For instance, there is not much to be gained in taking an image of a face and slightly modifying a few pixels. But GANs have been shown to create entirely new faces that look exactly like one would expect a face to look like, but different in multiple aspects from any other face in the input database.
Creating the GAN
To create GANs, neural networks in general, and even Machine Learning more generally, Python leads the pack. The countless libraries for data processing such as NumPy and SciPy, combined with data visualization libraries such as matplotlib and Machine Learning libraries such as Scikit-learn and Tensorflow make your life incredibly easy. This is quite nice, but in a way it's a drawback when first learning these topics. These libraries abstract machine learning so much that a beginner can go about never learning the nitty gritty of what they're implementing by following some YouTube tutorial or cloning someone's github repo. Ultimately, creating a neural network from scratch, especially one as complex as a GAN, would be incredibly mechanical and would likely not result in the performance we need (python libraries as massively optimized). So I settled on a compromise: I'll use ML libraries, but I'll also ensure to understand the bare bones of my program.

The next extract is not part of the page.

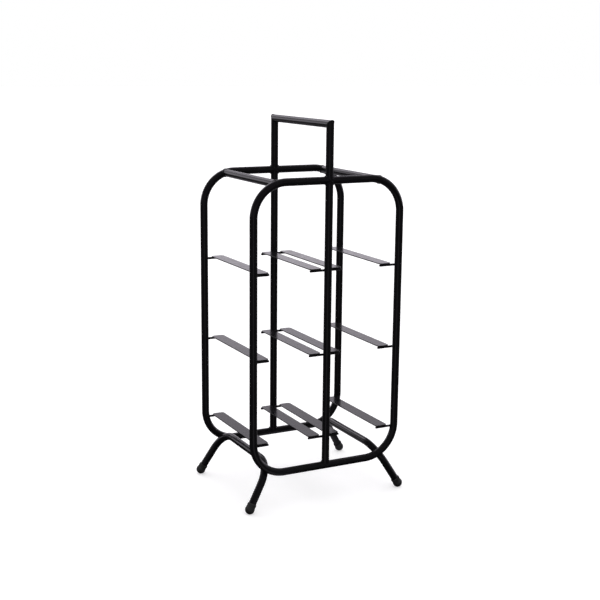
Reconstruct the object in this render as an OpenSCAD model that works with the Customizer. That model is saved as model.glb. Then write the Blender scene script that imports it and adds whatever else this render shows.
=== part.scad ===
// Bottle storage rack with a carry handle: two bent tube loops joined by top rails and leg
// tubes, a post in the middle of each loop, and flat strips on cross rods that make the bays.
// Millimetres, +Z up, +X across the width, -Y to the front. Origin on the floor, in the middle.

/* [Frame] */
// Width of a loop, between the centres of its uprights
frame_w = 200; // [190:1:260]
// Depth of the rack, between the centres of the two loops
frame_d = 150; // [140:2:220]
// Height of a loop, between the centres of its bottom and top bars
frame_h = 358; // [350:2:460]
// Bend radius of the loop corners, to the centre of the tube
corner_r = 42; // [38:1:48]
// Outside diameter of every tube
tube_d = 9.5; // [8:0.5:10]
// Wall thickness of every tube
tube_wall = 1; // [0.8:0.1:1.5]
// Height of the loops' bottom bars above the floor
floor_gap = 45.5; // [44:0.5:60]
// Place of a top rail on the corner bend, in degrees up from the side of the loop
rail_angle = 73; // [60:1:80]

/* [Handle] */
// Height of the handle bar above the top bars, centre to centre
handle_rise = 66.5; // [55:0.5:110]

/* [Legs] */
// Distance of a leg tube's level run from the middle of the rack
leg_x = 75.5; // [72:0.5:78]
// Height of the level run above the bottom bars
leg_rise = 10.8; // [10.5:0.1:14]
// Half length of the level run, up to where the bends start
leg_run = 42.9; // [36:0.1:43]
// Bend radius of a leg tube, to the centre of the tube
leg_bend_r = 31; // [26:1:32]
// Sideways lean of a leg, in degrees from upright
leg_lean_x = 31; // [24:0.5:34]
// Forward or backward lean of a leg, in degrees from upright
leg_lean_y = 9.5; // [6:0.5:12]

/* [Feet] */
// Diameter of the round end of a foot cap
foot_d = 12; // [12:0.1:15]
// Height of the centre of the round end above the floor
foot_rise = 5.5; // [5:0.1:5.8]
// Wall of the cap's sleeve around the tube
sleeve_wall = 0.85; // [0.6:0.05:1]
// Length of the sleeve, from the centre of the round end
sleeve_l = 7.5; // [7:0.5:14]

/* [Bays] */
// Height of the lowest strips' top face above the bottom bars
first_level = 38.5; // [36:0.5:60]
// Height from one level of strips to the next
level_pitch = 106; // [96:1:120]
// Width of a strip
strip_w = 16.5; // [12:0.5:18]
// Thickness of a strip
strip_t = 1.2; // [0.8:0.1:3]
// Corner radius of a strip
strip_corner_r = 4; // [1:0.5:5]
// Distance from the middle of the rack to a centre strip's near edge
centre_gap = 5.25; // [5.25:0.25:8]
// Distance from the centre of an upright to a side strip's near edge
side_gap = 7; // [6:0.25:12]
// Diameter of the cross rods under the strips
rod_d = 3; // [2.5:0.5:5]

/* [Hidden] */
$fn = 96;
tube_r = tube_d / 2;
bore_r = tube_r - tube_wall;
rod_r = rod_d / 2;
half_w = frame_w / 2;
half_d = frame_d / 2;
bottom_z = floor_gap;
top_z = floor_gap + frame_h;
middle_z = floor_gap + frame_h / 2;
handle_z = top_z + handle_rise;
// How far a bore or a trimming bar runs past the tube it cuts
over = 1;
// Room that the weld fills around a coped tube end
weld_gap = 0.15;
// Weep holes that join the bore of a loop to the bore of its posts
weep_r = 1.5;
// A trimming block, larger than any tube's end
block = 60;

// Top rails: the rail's centre sits on the centre of the corner bend
rail_x = half_w - corner_r + corner_r * cos(rail_angle);
rail_z = top_z - corner_r + corner_r * sin(rail_angle);

// Legs: the direction of the straight end, and the plane and angle of the bend before it
leg_v = [tan(leg_lean_x), tan(leg_lean_y), -1];
leg_u = leg_v / norm(leg_v);
leg_bend = acos(leg_u[1]);
leg_tilt = atan2(-leg_u[2], leg_u[0]);
leg_z = bottom_z + leg_rise;
bend_drop = leg_bend_r * (1 - cos(leg_bend)) * sin(leg_tilt);
// A bend comes out a hair thicker than the straight tube that runs into it
bend_swell = 0.02;
bend_lap = 0.3;
leg_end_l = (leg_z - bend_drop - foot_rise) / -leg_u[2];

// Feet: the bore is a little wider than the leg, whose end rests on the bore's floor
cap_clearance = 0.05;
bore_floor = 1;

// Strips and rods: the rods are welded across the inner side of the uprights and posts
rod_y = half_d - tube_r - rod_r;
strip_l = 2 * (rod_y + rod_r) - 0.5;
side_x = half_w - side_gap - strip_w / 2;
centre_x = centre_gap + strip_w / 2;
centre_rod_l = 2 * (centre_gap + strip_w);
side_rod_l = side_gap + strip_w;
function level_z(level) = bottom_z + first_level + level * level_pitch;
function arc(x, y, r, from) = [for (a = [from:15:from + 90]) [x + r * cos(a), y + r * sin(a)]];

LEVELS = ["lower", "middle", "upper"];
STRIPS = ["left_side", "left_centre", "right_centre", "right_side"];
STRIP_X = [-side_x, -centre_x, centre_x, side_x];
RODS = ["left", "centre", "right"];
ENDS = ["front", "back"];
SIDES = ["left", "right"];

module coat() { color([0.05, 0.05, 0.055]) children(); }
module strip_coat() { color([0.33, 0.32, 0.34]) children(); }
module cap_rubber() { color([0.08, 0.08, 0.08]) children(); }

// Round bars of radius r and length l along each axis, centred on the origin
module bar_x(r, l) { rotate([0, 90, 0]) cylinder(r = r, h = l, center = true); }
module bar_y(r, l) { rotate([90, 0, 0]) cylinder(r = r, h = l, center = true); }
module bar_z(r, l) { cylinder(r = r, h = l, center = true); }

// A bend of a round bar about the Z axis, starting on +X
module bend(bend_r, r, angle) {
    rotate_extrude(angle = angle) translate([bend_r, 0]) circle(r = r);
}

// The closed run of a loop as a bar of radius r, upright, about the loop's own middle
module loop_run(r) {
    flat_w = frame_w - 2 * corner_r;
    flat_h = frame_h - 2 * corner_r;
    for (s = [-1, 1]) {
        translate([s * half_w, 0, 0]) bar_z(r, flat_h);
        translate([0, 0, s * frame_h / 2]) bar_x(r, flat_w);
    }
    rotate([90, 0, 0]) for (sx = [-1, 1]) for (sy = [-1, 1])
        translate([sx * flat_w / 2, sy * flat_h / 2, 0])
            rotate([0, 0, 45 * (2 - sx) * sy - 45]) bend(corner_r, r, 90);
}

module loop(side) {
    coat() translate([0, side * half_d, middle_z]) difference() {
        loop_run(tube_r);
        loop_run(bore_r);
        translate([0, 0, frame_h / 2]) bar_z(weep_r, 2 * tube_d);
        translate([0, 0, tube_r - frame_h / 2]) bar_z(weep_r, tube_d);
    }
}

// Copes a tube's end around a loop's bar along X at height z, from above (1) or below (-1)
module cope(z, side) {
    translate([0, 0, z - side * weld_gap]) bar_x(tube_r + weld_gap, 3 * tube_d);
}

module post(side) {
    coat() translate([0, side * half_d, 0]) difference() {
        translate([0, 0, middle_z]) bar_z(tube_r, frame_h);
        translate([0, 0, middle_z]) bar_z(bore_r, frame_h + over);
        cope(bottom_z, 1);
        cope(top_z, -1);
    }
}

// The space beyond the mitre of a handle post (toward = 1) or of the handle bar (toward = -1)
module beyond_mitre(side, toward) {
    translate([0, side * half_d, handle_z]) rotate([side * (toward > 0 ? 45 : -135), 0, 0])
        translate([0, 0, block / 2]) cube(block, center = true);
}

module handle_post(side) {
    l = handle_rise + 2 * tube_r;
    coat() difference() {
        translate([0, side * half_d, top_z + l / 2]) bar_z(tube_r, l);
        translate([0, side * half_d, top_z + l / 2]) bar_z(bore_r, l + over);
        translate([0, side * half_d, 0]) cope(top_z, 1);
        beyond_mitre(side, 1);
    }
}

module handle_bar() {
    l = frame_d + 2 * tube_r;
    coat() difference() {
        translate([0, 0, handle_z]) bar_y(tube_r, l);
        translate([0, 0, handle_z]) bar_y(bore_r, l + over);
        for (side = [-1, 1]) beyond_mitre(side, -1);
    }
}

module top_rail(side) {
    coat() difference() {
        translate([side * rail_x, 0, rail_z]) bar_y(tube_r, frame_d);
        translate([side * rail_x, 0, rail_z]) bar_y(bore_r, frame_d + over);
        for (end = [-1, 1]) translate([0, end * (half_d + weld_gap), middle_z])
            rotate([90, 0, 0]) translate([side * (half_w - corner_r), frame_h / 2 - corner_r, 0])
                rotate([0, 0, side > 0 ? 0 : 90]) bend(corner_r, tube_r + weld_gap, 90);
    }
}

// The tilted plane of the right leg tube: +X down and outward, +Y to the back
module leg_plane() { translate([leg_x, 0, leg_z]) rotate([0, leg_tilt, 0]) children(); }

// The start of the back leg's straight end, which then runs along +Y
module leg_end() {
    translate([leg_bend_r * (1 - cos(leg_bend)), leg_run + leg_bend_r * sin(leg_bend), 0])
        rotate([0, 0, -leg_bend]) children();
}

// The right leg tube's whole run as a bar of radius r, with straight ends of length end_l
module leg_bar(r, end_l) {
    leg_plane() {
        bar_y(r, 2 * (leg_run + bend_lap));
        for (end = [0, 1]) mirror([0, end, 0]) leg_end() {
            translate([leg_bend_r, 0, 0]) rotate([0, 0, 180]) bend(leg_bend_r, r + bend_swell, leg_bend);
            translate([0, end_l / 2 - bend_lap / 2, 0]) bar_y(r, end_l + bend_lap);
        }
    }
}

module leg_tube(side) {
    coat() mirror([side > 0 ? 0 : 1, 0, 0]) difference() {
        leg_bar(tube_r, leg_end_l - bore_floor);
        leg_bar(bore_r, leg_end_l + over);
    }
}

// A cap with a round end and a sleeve, trimmed to a small flat sole on the floor
module foot(side, end) {
    cap_rubber() mirror([side > 0 ? 0 : 1, 0, 0]) mirror([0, end > 0 ? 0 : 1, 0]) difference() {
        leg_plane() leg_end() translate([0, leg_end_l, 0]) rotate([90, 0, 0])
            difference() {
                union() {
                    sphere(r = foot_d / 2);
                    cylinder(r = tube_r + sleeve_wall, h = sleeve_l);
                }
                translate([0, 0, bore_floor]) cylinder(r = tube_r + cap_clearance, h = sleeve_l);
            }
        translate([half_w, half_d, -block / 2]) cube(block, center = true);
    }
}

module strip(x, level) {
    corner_x = strip_w / 2 - strip_corner_r;
    corner_y = strip_l / 2 - strip_corner_r;
    strip_coat() translate([x, 0, level_z(level) - strip_t]) linear_extrude(strip_t) polygon(concat(
        arc(corner_x, corner_y, strip_corner_r, 0), arc(-corner_x, corner_y, strip_corner_r, 90),
        arc(-corner_x, -corner_y, strip_corner_r, 180), arc(corner_x, -corner_y, strip_corner_r, 270)
    ));
}

// A rod at one end of a level: the left (-1) or right (1) stub, or the centre one (0)
module rod(column, end, level) {
    l = column == 0 ? centre_rod_l : side_rod_l;
    coat() translate([column * (half_w - l / 2), end * rod_y, level_z(level) - strip_t - rod_r])
        bar_x(rod_r, l);
}

loop(-1);  // front_loop
loop(1);  // back_loop
post(-1);  // front_post
post(1);  // back_post
handle_post(-1);  // front_handle_post
handle_post(1);  // back_handle_post
handle_bar();
top_rail(-1);  // left_top_rail
top_rail(1);  // right_top_rail
leg_tube(-1);  // left_leg_tube
leg_tube(1);  // right_leg_tube
for (e = [0, 1]) for (s = [0, 1])
    foot(2 * s - 1, 2 * e - 1);
for (l = [0:2]) for (s = [0:3])
    strip(STRIP_X[s], l);
for (l = [0:2]) for (e = [0, 1]) for (r = [0:2])
    rod(r - 1, 2 * e - 1, l);
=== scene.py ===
"""A bottle rack of bent tube with a carry handle, laid out as a Blender add-on.

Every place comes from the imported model's own boxes. The property groups hold the sizes that the
boxes can't give, the finishes and the stage. Metres throughout, +Z up, -Y to the front.
"""
import math

import bmesh
import bpy
from bpy.props import FloatProperty, FloatVectorProperty, IntProperty, PointerProperty
from mathutils import Matrix, Vector


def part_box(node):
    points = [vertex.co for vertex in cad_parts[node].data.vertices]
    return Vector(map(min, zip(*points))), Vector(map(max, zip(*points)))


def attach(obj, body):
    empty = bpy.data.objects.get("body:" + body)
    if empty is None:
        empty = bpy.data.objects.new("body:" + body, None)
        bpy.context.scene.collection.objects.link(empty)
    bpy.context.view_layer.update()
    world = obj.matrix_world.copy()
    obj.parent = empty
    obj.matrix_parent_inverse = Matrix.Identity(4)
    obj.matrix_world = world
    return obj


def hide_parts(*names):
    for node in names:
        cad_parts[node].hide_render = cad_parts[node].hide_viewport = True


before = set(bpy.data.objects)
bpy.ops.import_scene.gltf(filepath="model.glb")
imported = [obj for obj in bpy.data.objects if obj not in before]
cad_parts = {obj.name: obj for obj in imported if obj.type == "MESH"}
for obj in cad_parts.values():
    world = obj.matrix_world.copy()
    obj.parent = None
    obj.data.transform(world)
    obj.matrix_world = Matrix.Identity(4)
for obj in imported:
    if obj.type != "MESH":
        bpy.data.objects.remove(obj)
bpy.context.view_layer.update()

bl_info = {
    "name": "Bottle rack",
    "version": (1, 0, 0),
    "blender": (4, 5, 0),
    "location": "3D View > Sidebar > Rack",
    "description": "Makes a welded tube rack for six bottles, with its finishes and its stage",
    "category": "Add Mesh",
}

BODY = "root"
MM = 0.001

LEVELS = ("lower", "middle", "upper")
STRIPS = ("left_side", "left_centre", "right_centre", "right_side")
RODS = ("left", "centre", "right")
ENDS = ("front", "back")
SIDES = ("left", "right")

# A leg tube stops this far above the centre of its cap's ball
TOE_GAP = 1.1 * MM
# Half sizes of a pad of weld: where a leg touches a loop, where a rod crosses an upright, under a strip
LEG_PAD = (3.4 * MM, 3.2 * MM, 1.3 * MM)
ROD_PAD = (2.1 * MM, 1.35 * MM, 0.6 * MM)
STRIP_PAD = (3.6 * MM, 0.9 * MM, 0.6 * MM)


# ---------------------------------------------------------------- places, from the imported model

def middle(node):
    """The middle of a node's box."""
    low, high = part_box(node)
    return (low + high) / 2


def extent(node):
    """The size of a node's box along each axis."""
    low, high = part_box(node)
    return high - low


TUBE_R = extent("front_post").x / 2
ROD_R = extent("lower_front_left_rod").z / 2
HALF_W = extent("front_loop").x / 2 - TUBE_R
BACK_Y = middle("back_loop").y
BOTTOM_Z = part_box("front_loop")[0].z + TUBE_R
TOP_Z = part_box("front_loop")[1].z - TUBE_R
HANDLE_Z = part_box("handle_bar")[1].z - TUBE_R
RAIL = middle("right_top_rail")
LEG_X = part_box("right_leg_tube")[0].x + TUBE_R
LEG_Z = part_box("right_leg_tube")[1].z - TUBE_R
STRIP_SIZE = extent("lower_left_side_strip")


# ---------------------------------------------------------------- properties

def length(name, text, value, low=0.0, high=1.0):
    """A length property in metres."""
    return FloatProperty(name=name, description=text, default=value, min=low, max=high,
                         unit="LENGTH", precision=5)


def share(name, text, value, high=1.0):
    """A plain number from nought."""
    return FloatProperty(name=name, description=text, default=value, min=0.0, max=high)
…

With that out of the way, let's talk about the implementation. The entire neural net is constructing using Keras, which allows us to easily construct neural nets by stacking layers (I referenced this article when implementing my neural network to familiarize myself with the syntax of Keras). First, we construct the discriminator. The first layer simply has 1 node for every pixel of the image. Then, we have 3 hidden layers followed by an output layer of one node that outputs a value between 0 and 1. We want to train the discriminator so that a value of 1 represents a real image and a value of 0 represents a fake image.

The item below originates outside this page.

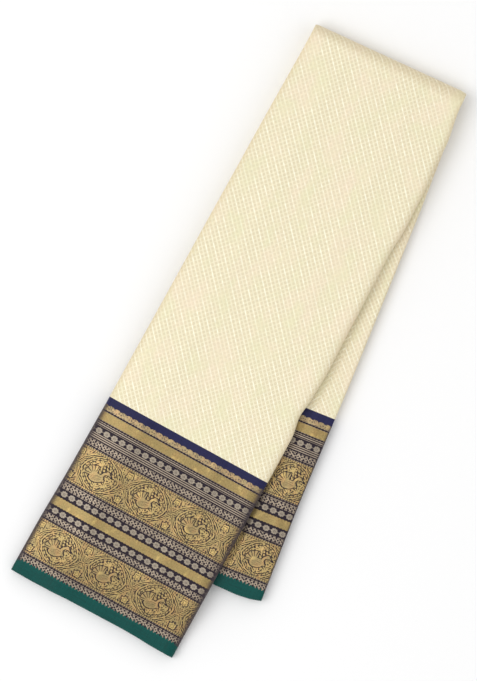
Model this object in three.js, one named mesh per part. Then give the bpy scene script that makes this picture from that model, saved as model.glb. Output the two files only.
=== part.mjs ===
// A silk sari folded for the shelf, lying flat.
//
// The sari is one length of cloth, 6.3 m by 1.2 m. It is folded along its length into a stack of
// plies as wide as PANEL_WIDTH, and the stack is folded once across, which brings its two woven
// borders to the same end. The upper panel lies on the lower one, swung from it by SPLAY degrees.
//
// Millimetres, +Z up. The upper panel runs along Y and its fold is at +Y. The origin is under the
// middle of the whole sari, on the surface that it lies on.
//
// Every solid is a box lattice bent into place. A lattice point is (w, t, station):
//   w        across a panel, from the panel's middle line, to the right when seen from above
//   t        through the stack, from its inner face (0) to its outer face (STACK)
//   station  along the stack, from the lower panel's open end, round the fold, to the upper's
import * as THREE from "three";
import { mergeVertices } from "three/addons/utils/BufferGeometryUtils.js";

const { degToRad, lerp, smootherstep } = THREE.MathUtils;

// ---- Driving sizes ----
const PANEL_WIDTH = 177; // one fold of the sari's length
const UPPER_LENGTH = 604.2; // from the fold's tangent line to the selvedge
const LOWER_LENGTH = 529.4;
const STACK = 13.2; // a panel's thickness: 36 plies of silk
const GAP = 0.6; // between the panels' inner faces
const SEAM = 0.3; // between neighbouring solids
const WALL = 1.2; // the face ply with the ply that is folded under it
const SPLAY = degToRad(6.7); // the lower panel's swing
const FOLD_TILT = degToRad(2.6); // the fold's lean from square to the upper panel
const FOLD_REACH = { left: 12.3, right: 16.2 }; // how far the fold bulges past its tangent line
const SQUARE_FROM_END = 230; // the weave is square to the panel this far in from the selvedge
const SAG = { from: 5, reach: 75 }; // where the upper panel comes down, past the lower one's edge

const HALF = PANEL_WIDTH / 2;
const LIFT = STACK + GAP; // the upper panel's inner face, where it lies on the lower one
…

Next, we train the generator to take in some random noise (we need random noise or the GAN's output will be constant, while we want it to produce many different outputs). We choose a gaussian distribution to choose the random noise from, but your distribution shouldn't really matter all too much. We layer the generator with three hidden layers followed by an output layer with one node corresponding to each of 784 pixels. Initially, the generator will simply output white noise, but as we train it through the feedback loop with the discriminator, it will learn to imitate the real images more and more.
For our activation functions, we primarily use the leaky rectified linear unit. There are a few problems with the sigmoid and hyperbolic tan functions which makes them difficult to implement in a GAN such as the vanishing gradient problem and low sensitivity to extreme values. There is considerable research done on these activation functions and quite honestly I don't fully understand why LeakyReLU works better than its counterparts so I might come back and vary this parameter a bit to see if we can produce good results with other activation functions.

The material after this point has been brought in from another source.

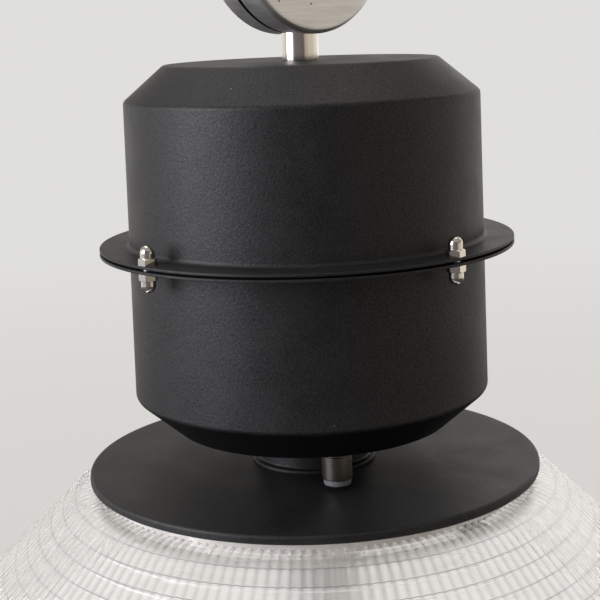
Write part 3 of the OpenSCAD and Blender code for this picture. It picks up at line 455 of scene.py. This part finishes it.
def makeClearGlass(look):
    finish, tree, shader, place = newFinish("pressedClearGlass")
    ripple = noiseAt(tree, place, look["ripple"])
    swirl = noiseAt(tree, place, look["swirl"], 2.0)
    inner = addNode(tree, "ShaderNodeAttribute", attribute_name="inside").outputs["Fac"]
    along = addNode(tree, "ShaderNodeAttribute", attribute_name="along").outputs["Fac"]
    # only the near wall's outer face carries the painted lines and shade, so the far wall doesn't draw them
    # twice
    behind = addNode(tree, "ShaderNodeNewGeometry").outputs["Backfacing"]
    outside = times(tree, minus(tree, 1.0, inner),
                    minus(tree, calculated(tree, "GREATER_THAN", along, 0.0), behind))
    # painted shade: a thin dark line where each ring prism ends, drawn in place of the prism step as it
    # shows through the glass
    turns = calculated(tree, "DIVIDE", minus(tree, along, look["firstRing"]), look["ringPitch"])
    paintedRingMask = ranged(tree, times(tree, offWhole(tree, turns), look["ringPitch"]),
                  (look["lineHalf"], look["lineHalf"] * look["lineFade"]), (1.0, 0.0))
    paintedRingMask = times(tree, paintedRingMask, calculated(tree, "GREATER_THAN", turns, -0.5))     # none above the first
    # painted shade: a soft darker stripe in each valley between ribs, and a painted shadow as a dark tooth
    # where the valley starts
    axes = axesOf(tree, place)
    turned = calculated(tree, "ARCTAN2", axes["Y"], axes["X"])
    crest = offWhole(tree, times(tree, turned, look["ribs"] / (2 * math.pi)))
    paintedValleyMask = ranged(tree, crest, look["stripeEdges"])
    paintedToothMask = added(tree, times(tree, crest, 2.0), calculated(tree, "DIVIDE", along, -look["startLength"]))
    paintedToothMask = ranged(tree, paintedToothMask, (0.0, look["startFade"]))
    tone = look["tint"]
    for mark, colour in ((paintedValleyMask, look["paintedValleyShade"]), (paintedToothMask, look["start"]), (paintedRingMask, look["paintedRingLine"])):
        tone = blended(tree, times(tree, mark, outside), tone, colour)
    haze = ranged(tree, swirl, look["swirlEdges"], look["roughness"])
    # light is bent with the root of the shader's colour, so the tone goes in squared
    feed(tree, shader,
         colour=productOf(tree, tone, tone),
         roughness=added(tree, haze, times(tree, inner, look["innerRoughness"])),
         ior=look["ior"],
         transmission=1.0,
         normal=bumped(tree, added(tree, ripple, swirl), look["bump"], look["relief"]))
    # part of the light goes straight through, so what lies behind stays pale, and shadows stay light
    through = addNode(tree, "ShaderNodeBsdfTransparent", {"Color": tone})
    shadow = addNode(tree, "ShaderNodeLightPath").outputs["Is Shadow Ray"]
    share = ranged(tree, inner, (0.0, 1.0), (look["straight"], look["innerStraight"]))
    mixShaders(tree, calculated(tree, "MAXIMUM", shadow, share), shader, through)
    return finish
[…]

There are some other parts of the GAN that we won't get into as of right now, such as what optimization function we use, dropouts, how many epochs we choose to train, what batch size we use, the slope of our LeakyReLU, or the learning rate of our optimizer. These are integral to how our neural net performs, but in the interest of time, I can't experiment with these parameters too much.
Creating the Input Interface
Now that we have developed the GAN, we need to feed it with some data to do its job. The simplest way to get standardized handwriting images is to have the user draw on their computer itself. Without going into the specifics of what libraries I used (the code can be found on the github link), we can write a program with python that allows a user to draw characters on a blank canvas. Then, we compress the image to a grayscale 28x28 image and save the image in some subdirectory. Now when we initialize the GAN, it will simply read all the images and parse them into a numpy array. Of course this array will contain values from 0 through to 255, so we normalize all the pixels to between -1 and 1 to make our life and computation easier.
Putting It All Together
I spent about 10 minutes adding some samples to work with, and got in 112. Now, this is no where near the number of samples used in the MNIST database (60000), and so I'm not expecting great results. I chose a batch size of 16, meaning that the model will be retrained after every 16 inputs. Here are the results:
Overall, I'm excited about the results. For the first 25 or so epochs (one epoch is equivalent to training through the entire dataset), there was not much visible improvement. There was darkening in the center of the image, which we expect, and the generator seemed to produce a pattern: a diagonal line. After 50 epochs, the figures are more distinguishable and the image is less noisy. Then, after 100 epochs, we get some near-letters. The fourth from the left in the bottom row looks clearly like an 'I' and the fourth from the left in the second from the bottom row looks like a 'T'. We also see some interesting non-letter shapes. The inverted 'E' and flipped 'T' show up.
Stochastic Gradient Descent
I want to experiment with Stochastic Gradient Descent, which is when a gradient descent algorithm is used on a batch size of just 1. In practical terms, this means we retrain the model after every image. SGD is known to cause more randomness, since it retrains after every image, whether the discriminator worked appropriately or not. You can think of this as running an experiment on very small sample sizes. Here are the results:
I think the hypothesis that SGD produces more randomness is fairly plausible based on these results. The models seems to 'train' faster. After 1 epoch, there is a defined 'O', but the fact that all images are similar suggest that SGD ends up ignoring a lot of training data. After 25 epochs, we see fairly defined features, but no actual letters. After 100 epochs, we see some pretty interesting results. The model can replicate 'I' decently(which makes sense since the pattern is quite linear when flattened to a 1-D array), but apart from a couple other letter lookalikes, the other images are quite scrambled. Going forward, I like aspects from both SGD and the mini-batch training with a batch-size of 16, so I'm going to reduce the batch-size to 8.
Batch Normalization
Batch normalization is the idea to reduce variance in different inputs in a batch and is supposed to improve learning rate. I was slightly dissapointed, but the results are interesting nevertheless:
The net recognizes the whitespace quite well, but the figure itself is quite jumbled and pixelated. I'm not sure if my implementation is incorrect, but it could also be how finicky neural nets are. With so many parameters, it's possible that I was learning too fast/slow, or maybe applying normalization to the wrong layers. I halved the learning rate, and removed batch normalization from the discriminator, since the generator loss seemed to be better when the normalization was not in the discriminator. I also extended the length to 1000 epochs so we could get a glimpse of how the net performed in the long run.
This time, we didn't have the same 'noisy' effect present in the last image. I think this is partly due to the slowed learning rate. I find that when the learning rate is higher, the generator loss generally increases at a faster rate, signifying that the discriminator is stronger than the generator. When the generator is unable to 'fool' the discriminator, it continues to produce white noise. The batch normalization seems to cause this as well, so it order to balance both out, I decreased the learning rate and it seemed to work quite well. One thing to note that is quite interesting is what figures are being drawn. We see a lot of 'F's, 'l's, 'i's, 't's, and 'T's. This makes intuitive sense since these are some of the simplest alphabets to draw and also, by extension, the simplest alphabets to imitate. But it also has a drawback, since our model's output diversity does not match the input diversity. This problem is known as 'mode collapse' and happens when the generator selects for the easiest outputs.
I'm going to end this article here for now, but I'll be back soon to add changes.